Tax Free Millionaires - Excerpt
Washington Monthly, Sept, 2000 by Donald L. Barlett, James B. Steele
How the super rich get away without paying any taxes
TAX FRAUD IS EXPLODING IN THE United States. In ways large and small, Americans are cheating like never before. One of every three people, perhaps as many as one of every two, is doing it. It's one of Washington's dirty little secrets, a ticking time bomb with the potential to destroy the country's tax system and to undermine essential government programs like Social Security. Disguised by a robust economy and record tax collections, fraud is growing at an exponential pace among all groups, with more and more income concealed from the IRS each year.
How bad is it? No one can put a precise number on lost tax revenue. But it's bad, and getting worse. Even the IRS, which doesn't like to acknowledge this problem for fear it will only encourage more taxpayers to cheat, admitted in 1999 that the "tax gap," its euphemism for fraud and error, is now up to $195 billion a year. But that is based on data from the 1980s. A more reasonable count of the revenue lost every year is $300 billion.
If Tax Dodging Inc. were a business, it would be the nation's largest corporation, eclipsing General Motors, which sits atop the Fortune 500 with revenue of $189 billion.
How do people escape paying the taxes they owe? They inflate their itemized deductions for everything from medical bills to charitable contributions. They manufacture deductions to cover expenses never incurred. They understate their income. Or they do both. They ship their money to foreign tax havens. They claim illegal refunds. They speculate in the stock market and don't report their gains. They charge off their personal living costs as business expenses. And many don't even bother to file tax returns at all.
How many nonfilers are there today? The IRS doesn't have a clue. In part, that's because Congress has slashed the agency's budget, halting the kind of audits that would make even crude projections possible. Informally, government tax authorities say there are 10 million nonfilers. In truth, there are many more, and here's why:
The IRS identifies a nonfiler as a person who fails to submit a tax return even though a third party has filed an earnings statement (W-2) or information return reporting interest or dividends (Form 1099) that shows the person received income during the year. This narrow definition ignores all those who leave no paper trail. These are the people for whom there are no W-2s or 1099s, no record of wages, annuities, gambling winnings, pensions, interest, dividends, or money flowing in from foreign trusts and bank accounts.
In addition to these people who deal only in cash, there is another larger group whose numbers have soared. They are wealthy Americans and foreign citizens who live and work in the United States and in other countries--multinational wheeler-dealers, independent businesspeople, entertainers, fashion moguls and models. They have multiple passports or global residences and therefore insist they are exempt from the U.S. income tax.

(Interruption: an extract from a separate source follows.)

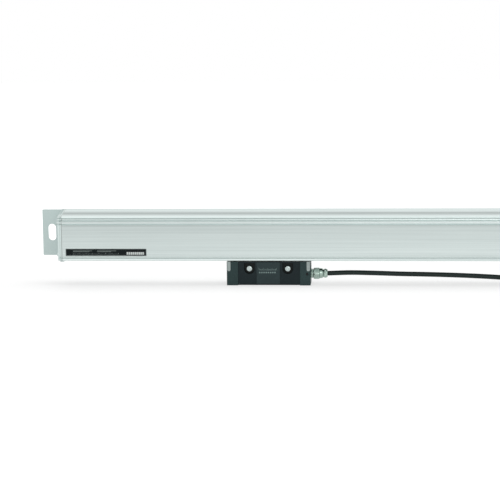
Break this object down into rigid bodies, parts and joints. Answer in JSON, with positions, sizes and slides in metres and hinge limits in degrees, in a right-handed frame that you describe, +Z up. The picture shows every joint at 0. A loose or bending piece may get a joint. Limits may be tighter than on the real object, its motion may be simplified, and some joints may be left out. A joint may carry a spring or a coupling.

People like the Wildensteins of New York City. That would be Alec and his former wife Jocelyne, who became a staple of the New York tabloids during an unseemly divorce that raged from the fall of 1997 until the spring of 1999.
Alec, born in 1940, is an heir to his family's century-old, intensely-private, multibillion-dollar international art business. Jocelyne, four years his junior, is best known for having undergone countless plastic surgery procedures that make her look more feline, permanently, than any member of the cast of Cats. Her bizarre appearance inspired the tabloids to dub her "The Bride of Wildenstein."
For the Wildensteins, the once impenetrable curtain that had protected the family from prying eyes for generations was unexpectedly pierced on the night of September 3, 1997, when Jocelyne returned to the couple's opulent Manhattan home after a visit to the family's 66,000-acre ranch in Kenya. Walking into the six-story townhouse on East 64th Street, next door to the Wildenstein gallery, a few minutes after midnight, she found her husband in bed with a nineteen-year-old, long-legged blonde.
Alec hastily wrapped himself in a towel, grabbed a 9mm handgun and pointed it at his wife and her two bodyguards. "I wasn't expecting anyone," he screamed with a touch of understatement. "You're trespassing. You don't belong here." The bodyguards summoned the police, who arrested Alec and charged him with three counts of second-degree menacing.
So it was that the French-born, aristocratic Alec Nathan Wildenstein, having traded his towel for an Armani suit and a monogrammed shirt, spent the night in the Tombs prison with some of New York's low life. If nothing else, the incarceration gave him time to plot his revenge. When he got out the next day, he moved quickly. He canceled his wife's credit cards. He cut off her telephone lines, locked all the rooms in the townhouse except for her bedroom and sitting room, shut off her access to bank accounts, directed the chauffeur to stop driving her around, fired her accountant, and, in one final act of retribution, ordered the household chefs to stop cooking for her, which proved a major inconvenience because she had never learned how to operate the stove.